● TASK OBJECTIVE: Here are some records; copy every line that holds the word "joints".
[Begin PROVIDED DATA]
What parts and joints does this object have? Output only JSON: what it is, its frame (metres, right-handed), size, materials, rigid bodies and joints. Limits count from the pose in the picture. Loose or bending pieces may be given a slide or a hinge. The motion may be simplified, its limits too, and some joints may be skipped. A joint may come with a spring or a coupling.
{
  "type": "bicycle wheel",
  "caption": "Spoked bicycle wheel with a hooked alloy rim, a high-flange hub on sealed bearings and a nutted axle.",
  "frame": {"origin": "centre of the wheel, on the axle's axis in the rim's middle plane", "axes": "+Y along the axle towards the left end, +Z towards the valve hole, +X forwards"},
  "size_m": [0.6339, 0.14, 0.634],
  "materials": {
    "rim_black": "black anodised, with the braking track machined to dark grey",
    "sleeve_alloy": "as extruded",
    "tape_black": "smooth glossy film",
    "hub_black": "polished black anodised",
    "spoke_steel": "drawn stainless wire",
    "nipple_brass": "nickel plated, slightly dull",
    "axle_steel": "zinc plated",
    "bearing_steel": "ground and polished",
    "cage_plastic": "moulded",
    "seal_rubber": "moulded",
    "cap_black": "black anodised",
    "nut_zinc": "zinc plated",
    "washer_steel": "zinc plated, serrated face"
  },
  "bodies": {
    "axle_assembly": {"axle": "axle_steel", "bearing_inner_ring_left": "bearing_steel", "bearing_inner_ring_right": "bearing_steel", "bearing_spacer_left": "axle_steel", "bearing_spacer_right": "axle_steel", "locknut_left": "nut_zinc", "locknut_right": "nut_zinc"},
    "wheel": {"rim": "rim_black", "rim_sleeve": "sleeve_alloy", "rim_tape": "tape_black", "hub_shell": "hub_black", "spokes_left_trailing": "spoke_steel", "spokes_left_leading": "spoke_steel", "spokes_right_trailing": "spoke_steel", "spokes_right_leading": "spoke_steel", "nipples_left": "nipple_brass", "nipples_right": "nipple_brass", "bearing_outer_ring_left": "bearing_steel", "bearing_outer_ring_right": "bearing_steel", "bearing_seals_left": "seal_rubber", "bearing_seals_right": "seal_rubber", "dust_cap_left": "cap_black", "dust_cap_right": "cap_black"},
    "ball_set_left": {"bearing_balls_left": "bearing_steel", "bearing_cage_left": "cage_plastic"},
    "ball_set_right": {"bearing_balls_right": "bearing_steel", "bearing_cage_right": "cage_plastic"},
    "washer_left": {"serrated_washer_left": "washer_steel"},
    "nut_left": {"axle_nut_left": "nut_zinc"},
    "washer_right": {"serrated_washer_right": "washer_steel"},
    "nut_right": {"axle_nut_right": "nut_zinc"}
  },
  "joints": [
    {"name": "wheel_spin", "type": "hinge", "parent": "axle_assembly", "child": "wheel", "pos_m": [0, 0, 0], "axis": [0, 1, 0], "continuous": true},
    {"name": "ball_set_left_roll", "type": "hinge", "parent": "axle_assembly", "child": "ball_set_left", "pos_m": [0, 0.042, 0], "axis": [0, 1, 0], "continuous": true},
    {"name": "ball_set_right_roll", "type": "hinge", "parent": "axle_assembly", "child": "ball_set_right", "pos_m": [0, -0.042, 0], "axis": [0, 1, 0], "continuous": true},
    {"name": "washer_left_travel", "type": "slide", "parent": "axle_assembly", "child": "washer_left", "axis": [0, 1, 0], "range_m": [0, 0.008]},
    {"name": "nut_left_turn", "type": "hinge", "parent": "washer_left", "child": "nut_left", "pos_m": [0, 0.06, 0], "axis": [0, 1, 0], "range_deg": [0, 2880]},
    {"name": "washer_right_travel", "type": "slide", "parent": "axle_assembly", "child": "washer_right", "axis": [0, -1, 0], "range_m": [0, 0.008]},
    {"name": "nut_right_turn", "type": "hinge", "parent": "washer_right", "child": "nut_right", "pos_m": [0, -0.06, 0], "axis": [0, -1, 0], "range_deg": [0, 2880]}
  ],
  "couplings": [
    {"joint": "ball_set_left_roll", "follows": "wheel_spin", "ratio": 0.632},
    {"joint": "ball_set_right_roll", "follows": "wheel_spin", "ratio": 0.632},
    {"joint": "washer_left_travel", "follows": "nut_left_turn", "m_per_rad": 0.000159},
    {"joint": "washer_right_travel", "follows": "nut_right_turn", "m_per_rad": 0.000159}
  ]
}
[End PROVIDED DATA]
[Begin PROVIDED DATA]
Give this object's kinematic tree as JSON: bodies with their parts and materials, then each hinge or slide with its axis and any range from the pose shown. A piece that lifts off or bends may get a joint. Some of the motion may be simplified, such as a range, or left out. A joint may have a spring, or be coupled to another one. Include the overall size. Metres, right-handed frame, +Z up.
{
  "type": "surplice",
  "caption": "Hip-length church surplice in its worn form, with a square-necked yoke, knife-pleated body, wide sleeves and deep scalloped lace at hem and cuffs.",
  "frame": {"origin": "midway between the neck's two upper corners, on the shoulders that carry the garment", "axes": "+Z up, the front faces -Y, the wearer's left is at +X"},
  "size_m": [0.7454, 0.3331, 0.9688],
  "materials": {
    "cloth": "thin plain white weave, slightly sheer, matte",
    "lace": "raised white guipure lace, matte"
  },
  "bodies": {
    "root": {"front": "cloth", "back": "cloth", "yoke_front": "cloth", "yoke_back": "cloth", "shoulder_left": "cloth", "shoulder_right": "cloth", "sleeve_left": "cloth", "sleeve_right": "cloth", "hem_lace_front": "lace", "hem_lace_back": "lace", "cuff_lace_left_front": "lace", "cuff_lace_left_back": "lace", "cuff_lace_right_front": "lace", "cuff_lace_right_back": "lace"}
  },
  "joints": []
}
[End PROVIDED DATA]
● SOLUTION TO THE PROBLEM:
What parts and joints does this object have? Output only JSON: what it is, its frame (metres, right-handed), size, materials, rigid bodies and joints. Limits count from the pose in the picture. Loose or bending pieces may be given a slide or a hinge. The motion may be simplified, its limits too, and some joints may be skipped. A joint may come with a spring or a coupling.
  "joints": [
  "joints": []